It starts with your neighborhood. Is it in a "safe" part of your town or city? Is it clean and seem "kept up"? Do you own your own home or do you live in a complex? When you open the door, are you dressed for company? Does your case manager get a good first impression or is your living space disorganized and smell of cigarette smoke? Is there a place to sit and chat or is it hard to find an area clear of clutter?
All of this is observed within the first few minutes of finding a place to park and entering a surrogates home. The eyes and ears of a case manager are the eyes and ears of your potential Intended Parents. IP's want to be reassured that any woman that they are working with lives in a safe and healthy environment. This does NOT mean that you have to own your own home or live in a gated community but it does mean that you care about yourself, your family, and your surroundings.

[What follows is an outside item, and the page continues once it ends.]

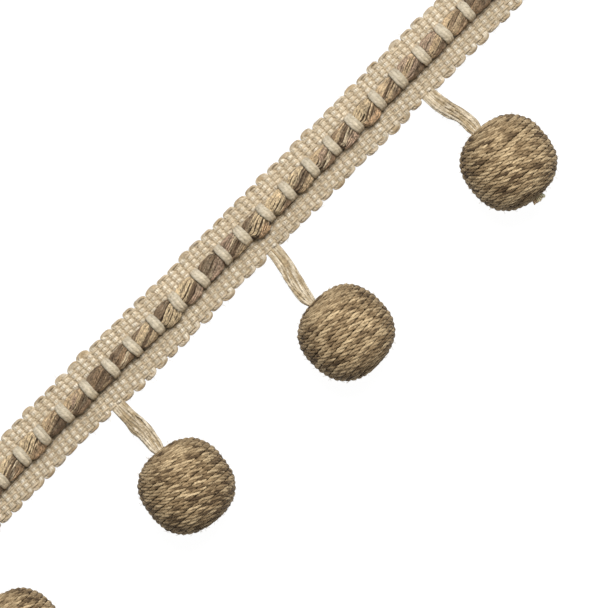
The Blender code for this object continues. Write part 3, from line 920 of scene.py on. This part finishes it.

I have done my share of home visits and so a quick story: I made my appointment with a potential surrogate a week in advance...she looked great on paper and sent photos (although she wasn't smiling in any of them so I planned to take some happier ones on this day)...talking to her on the phone was wonderful and she said all the right things. She had insurance and a job and was a single mother with her parents support. All good things. I show up at her home on time and observe that it was in a decent middle class neighborhood and the house was a single family home and other then the lawn needing a trim, looked fine to me. Now remember, she knew for a WEEK that I was coming over. She answered the door and I got the one-two punch! The smell of urine that hit me first almost made my eyes water and the fact that her smile included at least 7 cavities in her front 8 teeth. I smiled and went inside. You have to know that I wanted to leave then and there but decided to go on with the appointment. She had her 18 month old in front of the TV with a sippy cup full of Coke. (I asked and she told me that was the baby's favorite drink and if she didn't get it she would "bug" us all through our visit.) Trust me when I say that I DID NOT want to sit on her sofa that was so stained that you didn't know if it was beige, brown, or coffee colored. The trash and dirt in the place was unmanageable not to mention that it wasn't helped by a large German Shepard jumping all over the place. I asked to use the bathroom, as part of my routine, and it was worse then any gas station restroom I had ever visited. Without going into any more detail, this woman was rejected. I actually went through the educational process with her faster then I have ever explained anything before and then left. I called her from my office later that day and had a heart to heart with her about everything from her dental health to her living conditions. I hope to this day that I did her a favor.
Having shared that story with you, I am hoping you can see how important it is to a case manager to be able to accurately describe a surrogates surroundings to her potential Intended Parents and reassure them that she lives in a safe and healthy environment. They may actually come to visit their surrogate themselves and for the agency to know that they have thoroughly vetted the living conditions of the woman who will be carrying their baby is crucial.
Here is a short check list for those of you expecting a home visit:
_Make sure your home is clean especially the bathroom and the kitchen
_Declutter your home just to the point where you don't have piles of bills and magazines stacked on the tables and counters. We know you have to LIVE there!
_Have an activity to keep your child/children who may be home busy so you can talk
_Offer a tour of your home (if you don't the case manager will have to ask it it's not a comfortable position to be in--much better if offered)
_Have a place set up, preferably at a kitchen or dining table, to chat and look over paperwork
_Ask how long the case manager feels the appointment will be so you don't have to rush
_Have at least water to offer in a clean glass (I feel I have to say that just because of a past experience...)
_If you are responsible for the yard work, have the lawn mowed and free of toys (as much as possible) and garbage
_Please make sure you live in a non-smoking environment and that you don't allow people to smoke in your home
_If you are a past surrogate and have photos to share that would be great!
I would love it if you have any experiences that you would like to share and what would make a home visit comfortable for you!